I was particularly intrigued when these two women were wheeled into the room…
What beautiful faces of two brave women who chose to step up and serve our magnificent country during WWII.
In a room full of mostly men, their lights shone brightly.
I so wanted to hear their stories but uncharacteristic shyness kept me in my seat. Instead, I asked one of the aides where the women had served. I was told that some were nurses, some served in the Women’s Auxiliary Air Force, and one of the women was actually a gunner on a battleship!
The room was full by the time the concert started.
When the band played the service anthems for each branch of the military, the veterans were asked to raise their hands when the song representing their branch was played.

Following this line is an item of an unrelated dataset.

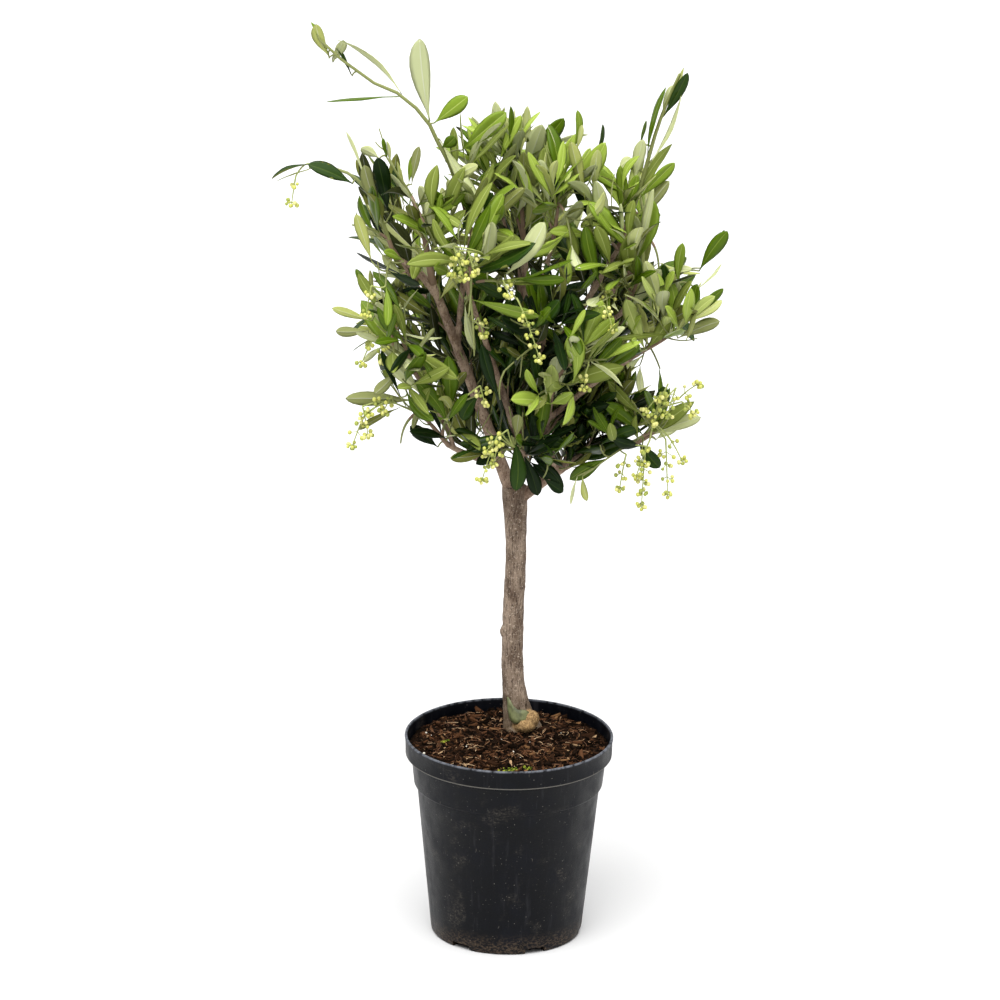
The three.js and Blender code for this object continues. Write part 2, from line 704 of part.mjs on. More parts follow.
function inOwnSpace(mass, point) {
  const nearest = (points) => Math.min(...points.map((p) => p.distanceTo(point)));
  const own = nearest(spaces.get(mass.name));
  return [...spaces].every(([name, points]) => name === mass.name || nearest(points) + GROWTH.slack > own);
}

// True where a solid meets none of the others.
function isClear(solid, others) {
  return others.every((other) => solid.intersect(other).isEmpty());
}

// A mass grown on its framework. others are the solids that it keeps clear of.
function massOfFoliage(mass, { curves, shoots, solid }, others) {
  const drawTwig = draws(mass.seed);
  const drawLeaf = draws(mass.seed + 1);
  const sites = shoots.flatMap((frames, i) => {
    return leafSites(frames, mass.shoots[i].spacing ?? GROWTH.leafSpacing, mass, drawLeaf);
  });
  for (const side of sideTwigs(shoots[0], mass, drawTwig)) {
    const frames = framesAlong(side, TWIG.sideSteps, drawTwig(0, 90));
    const twig = bentCylinder(frames, () => TWIG.tipRadius, TWIG.sides);
    if (!inOwnSpace(mass, side.getPoint(1)) || !isClear(twig, others)) continue;
    solid = solid.add(twig);
    sites.push(...leafSites(frames, GROWTH.leafSpacing, mass, drawLeaf));
  }
  for (const site of sites) {
    const tip = site.point.clone().addScaledVector(leafWay(site), site.length);
    if (!inOwnSpace(mass, tip) || !isClear(leafSolid(site), others)) continue;
    if (isClear(leafSolid(site, false), [solid])) solid = solid.add(leafSolid(site));
  }
  for (const { shoot, at, drop } of mass.panicles) {
    const panicle = panicleSolid(curves[shoot].getPoint(at), vec(drop));
    if (isClear(panicle, others)) solid = solid.add(panicle);
  }
  return largest(solid);
}

// ---------------------------------------------------------------- the whole plant

const tree = new THREE.Group();
tree.add(pot(), soil(), meshOf("trunk", trunkSolid(), "bark"));
for (const row of LIMBS) tree.add(limb(row));

// Frameworks come first, so that no leaf crosses a shoot of a mass that is still to grow.
const frameworks = new Map(MASSES.map((mass) => [mass.name, framework(mass)]));
for (const [name, { curves }] of frameworks) {
  spaces.set(name, curves.flatMap((curve) => curve.getPoints(GROWTH.spacePoints)));
}
const taken = new Map([...frameworks].map(([name, { solid }]) => [name, solid]));
for (const mass of MASSES) {
  taken.delete(mass.name);
  const solid = massOfFoliage(mass, frameworks.get(mass.name), [...cleared.values(), ...taken.values()]);
  taken.set(mass.name, solid);
  tree.add(meshOf("foliage_" + mass.name, solid, "foliage"));
}

export default tree;
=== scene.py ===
"""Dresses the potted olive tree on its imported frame.

Lengths in the tree's own tables are millimetres, as in the part's source. Meshes are in metres.
+Z is up, the origin is the middle of the pot's flat underside, and the front faces -Y.
"""

import sys
import json
import logging
import math
from collections.abc import Callable, Sequence
from dataclasses import dataclass, field, replace
from enum import Enum
from functools import partial

import bpy
import numpy as np
from mathutils import Matrix, Vector, noise

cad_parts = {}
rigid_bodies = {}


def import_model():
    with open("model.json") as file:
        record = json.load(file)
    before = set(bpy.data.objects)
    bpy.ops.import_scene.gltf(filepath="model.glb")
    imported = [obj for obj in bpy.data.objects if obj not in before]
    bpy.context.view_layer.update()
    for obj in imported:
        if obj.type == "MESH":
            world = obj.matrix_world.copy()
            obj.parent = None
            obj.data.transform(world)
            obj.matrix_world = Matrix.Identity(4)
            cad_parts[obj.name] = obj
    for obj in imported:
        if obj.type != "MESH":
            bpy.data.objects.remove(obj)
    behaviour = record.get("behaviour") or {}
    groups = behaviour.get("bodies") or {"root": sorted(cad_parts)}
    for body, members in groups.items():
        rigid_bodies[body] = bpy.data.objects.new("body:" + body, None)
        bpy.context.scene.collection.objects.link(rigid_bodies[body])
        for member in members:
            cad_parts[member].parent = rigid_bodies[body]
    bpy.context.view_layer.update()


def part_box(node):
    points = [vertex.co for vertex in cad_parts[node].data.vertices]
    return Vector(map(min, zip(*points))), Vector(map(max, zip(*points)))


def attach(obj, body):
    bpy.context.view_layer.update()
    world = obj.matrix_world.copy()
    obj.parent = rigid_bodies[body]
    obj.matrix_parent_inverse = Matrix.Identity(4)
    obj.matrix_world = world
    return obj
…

Hands shot up proudly all over the room.
As the first strains of “National Emblem” filled the air some felt the need to stand (most with great difficulty) and salute the flag at the front of the room.
Tears filled my eyes as I watched these great American warriors proudly salute. I felt so honored to be in the same room with these incredible men and women. My father served in the Korean war and both of my uncles saw combat in World War II. They are my heroes.
Will America ever see such a spectacular generation again?
I wanted to personally thank and shake every single veteran’s hand once the show ended.
Someone I was thrilled to meet was the “conductor.” His name is Robert and he served with the Navy. I was able to shake his hand and thank him for his service.
He was very intent to meet the band’s conductor, Mary.
He thanked her over and over again for coming to the home.
I am continually amazed at the power of music to unite people, to soothe, to bring joy, to cause one to go back and relive times that now exist only in the memory.
It was a wonderful way to spend a few hours on a Saturday afternoon. I am so grateful for the band members for giving of their time and talent to bring such joy to these men and women who have given so much.